The cloud flaw magnification effect

Barak Bercovitz


Director of Innovation



Companies are developing software in the cloud in a big way. Cloud tools and continuous integration processes help developers write, compile, and test their code, and deliver their services quickly. For all the efficiency gains, one drawback remains: they’re able to introduce vulnerabilities and misconfigurations easily. These include code flaws, vulnerable libraries, infrastructure misconfigurations, secrets in code, and more. 


None of these problems are new. But the nature of cloud magnifies them and makes them worse for several reasons. First, cloud platforms are distributed (as are development teams!), making it hard to control quality centrally. Second, code sharing creates a runaway effect, causing errors to proliferate across codebases. And finally, cloud scaling technologies replicate and magnify issues everywhere your software runs, including across thousands of containers as you scale your application to meet demand. And because you have multiple cloud security detection tools alerting on the same issues in various places in your CI/CD pipeline (on top of detection errors and false positives), you end up with an untenable backlog of alerts.

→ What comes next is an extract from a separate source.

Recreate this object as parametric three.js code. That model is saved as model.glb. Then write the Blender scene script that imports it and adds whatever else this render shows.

The magnification of cloud issues is a phenomenon we’ve seen time and time again when we perform cloud security assessments for our customers. Because the starting point in our work is the findings themselves, which we deduplicate, reduce to root causes, and remediate in the Dazz Remediation Cloud, we thought it'd be interesting to show how the problem evolves from the other direction — how the root causes themselves get magnified into thousands (or millions!) of alerts in cloud detection tools such as CSPM, CNAPP, and vulnerability scanners.


First, the developer might introduce a vulnerability or misconfiguration in their code (or introduces it by pulling in a third-party package containing flaws). It could be anything from poorly-written code to infrastructure misconfigurations to secrets in code.

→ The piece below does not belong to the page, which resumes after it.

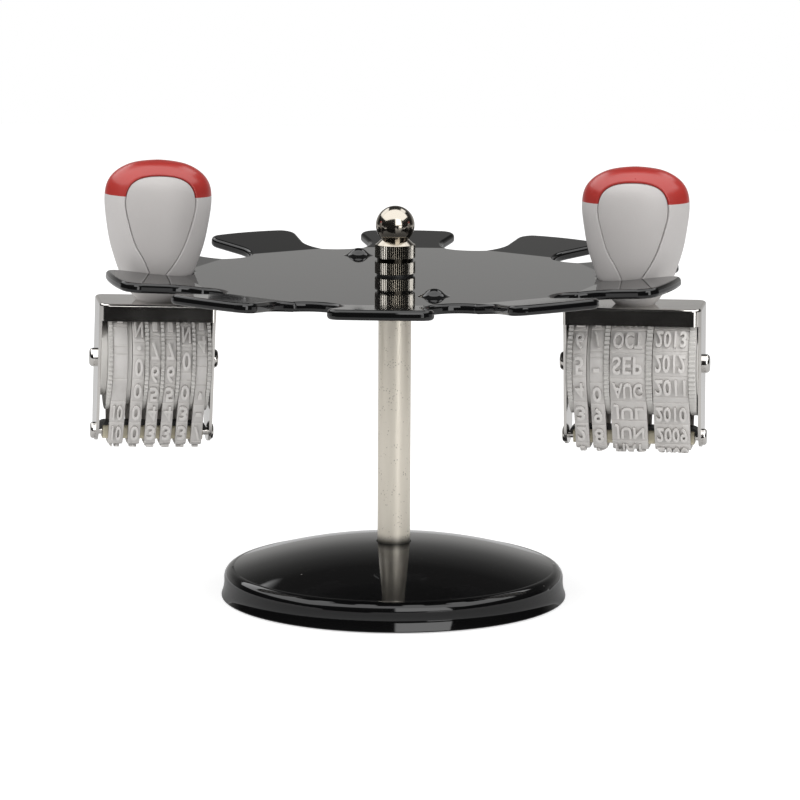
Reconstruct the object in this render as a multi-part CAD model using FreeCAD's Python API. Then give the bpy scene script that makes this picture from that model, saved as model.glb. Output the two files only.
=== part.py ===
# Desk carousel for rubber-band stamps: a weighted stand, a ten-slot turning plate and two stamps.
# Millimetres. The origin is the middle of the base's underside, +Z is up, the slots start on +X.
import FreeCAD, Part
import math
import os
from FreeCAD import Rotation, Vector

# Stand: base cover, ballast and pad
base_skirt_radius = 52.1
base_foot_flare = 0.85
base_flare_height = 4.2
base_skirt_height = 9.1
base_crown_height = 17.0
base_shoulder_round = 3.0
base_wall = 2.0
base_rim_lift = 0.4
base_foot_lip = 0.3
pad_thickness = 1.2
ballast_thickness = 5.8
ballast_boss_radius = 14.0
ballast_boss_height = 3.6
ballast_side_gap = 0.3
pad_side_gap = 0.5

# Post and what clamps it to the ballast
post_radius = 5.0
post_hole_gap = 0.35
post_screw_radius = 2.5
post_screw_length = 20.0
post_screw_head_radius = 4.25
post_screw_head_height = 2.6
post_screw_key_radius = 1.6
post_washer_radius = 5.4
post_washer_thickness = 0.8
screw_hole_gap = 0.2
counterbore_gap = 0.5

# Turning plate, its pivot and the knob above it
plate_top = 99.4
plate_thickness = 3.0
plate_radius = 87.3
plate_corner_round = 4.5
plate_edge_round = 1.1
slot_count = 10
slot_half_width = 10.7
slot_depth = 25.8
tab_bend_offset = 0.9
tab_bend_angles = (6.4, 6.4, 6.0, 8.3, 6.4, 6.4, 5.9, 5.2, 6.4, 6.4)
tab_bend_radius = 4.0
bump_distance = 45.6
bump_slot_angle = 107.4
bump_base_radius = 5.4
bump_height = 2.3
bump_foot_sink = 0.05
pivot_radius = 4.0
pivot_clearance = 0.05
pivot_end_play = 0.05
thrust_washer_radius = 7.5
thrust_washer_thickness = 0.8
knob_washer_radius = 5.6
knob_washer_thickness = 0.65
stud_radius = 3.0
stud_length = 8.0
knob_collar_radius = 6.15
knob_collar_height = 3.5
knob_top_collar_height = 3.9
knob_groove_radius = 5.5
knob_groove_width = 1.3
knob_knurl_count = 60
knob_knurl_depth = 0.3
knob_neck_radius = 4.1
knob_neck_height = 1.6
knob_ball_radius = 5.9

# Stamps: how each hangs in its slot
numberer_lean = 1.9
numberer_twist = 11.8
numberer_sink = 0.2
dater_lean = 0.6
dater_twist = -6.5
dater_sink = 0.8
neck_slot_gap = 0.9
neck_end_gap = 0.3

# Handle, cap and badges
neck_half_width = 11.1
numberer_foot_drop = 8.2
dater_foot_drop = 7.1
foot_half_width = 5.9
foot_half_depth = 5.8
handle_half_width = 16.25
handle_half_depth = 11.4
handle_crown_height = 34.6
cap_line_height = 24.1
cap_peg_radius = 4.0
cap_peg_length = 6.0
badge_half_width = 10.5
badge_top_height = 30.4
badge_bottom_height = -1.5
badge_back_depth = 6.6
badge_gap = 0.04
badge_edge_round = 0.2
badge_pocket_round = 0.5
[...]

Next, your code starts to move through your CI/CD pipeline, from one resource to the next. Each performs a unique task, from managing source code to compiling and testing software. In that automated, dynamic, fast-moving workstream, one mistake can quickly mushroom into multiple problems, prompting a deluge of findings. And that’s just in the creation of a single base image of your application. 

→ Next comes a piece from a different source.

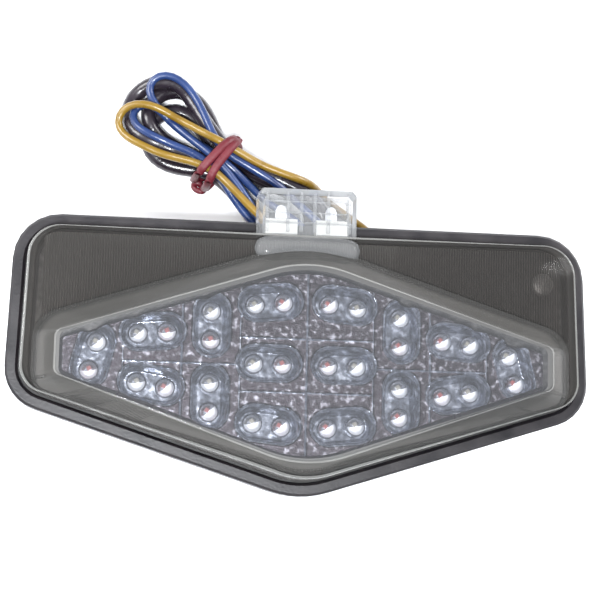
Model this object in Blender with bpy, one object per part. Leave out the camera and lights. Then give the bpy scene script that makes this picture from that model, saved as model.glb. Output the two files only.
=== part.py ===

From there, the process layers additional libraries and configuration files onto your base image, so you can run the software in your containerized cloud environment. It also involves the creation of cloud resources, generated from your infrastructure-as-code (IaC). As your software’s begins to run across your entire production environment, any issues you haven’t caught in the earlier build and test phases start to fan out in your scaling cloud environment. That’s when a handful of problems becomes an avalanche of alerts, which takes your security process from manageable to completely unsustainable.  

Visualization of a full demo environment - a single developer (blue dot), authored 10s of code changes (purple dots), triggering the deployment of 100s of cloud resources (green dots) and containers (orange dots), with 1000s of alerts on them (red dots) 


Taking a “defense-in-depth” approach to security tools can give you the confidence that if you don’t catch a problem in one tool, you’ll catch it in another. But it also exacerbates your already-overburdened findings backlog. And because each tool has its own operational framework, field of view, and context, the same finding can look very different across tools, making it hard to deduplicate in a systematic way.

A single container (orange dot) gets alerted by several detection tools (Wiz, Snyk, Lacework, etc.), with many duplicated alerts between the different tools (red dots)


In this blog post, we delve into the topic of how the cloud can intensify security flaws and challenges within the development environment. By closely monitoring these issues and gaining a comprehensive understanding of the overall landscape, we address alerts at their root causes and uncover critical "hot pathways" in the deployment cycle. This approach enables us to fix vulnerabilities proactively, ultimately leading to enhanced security and smoother development processes in the cloud.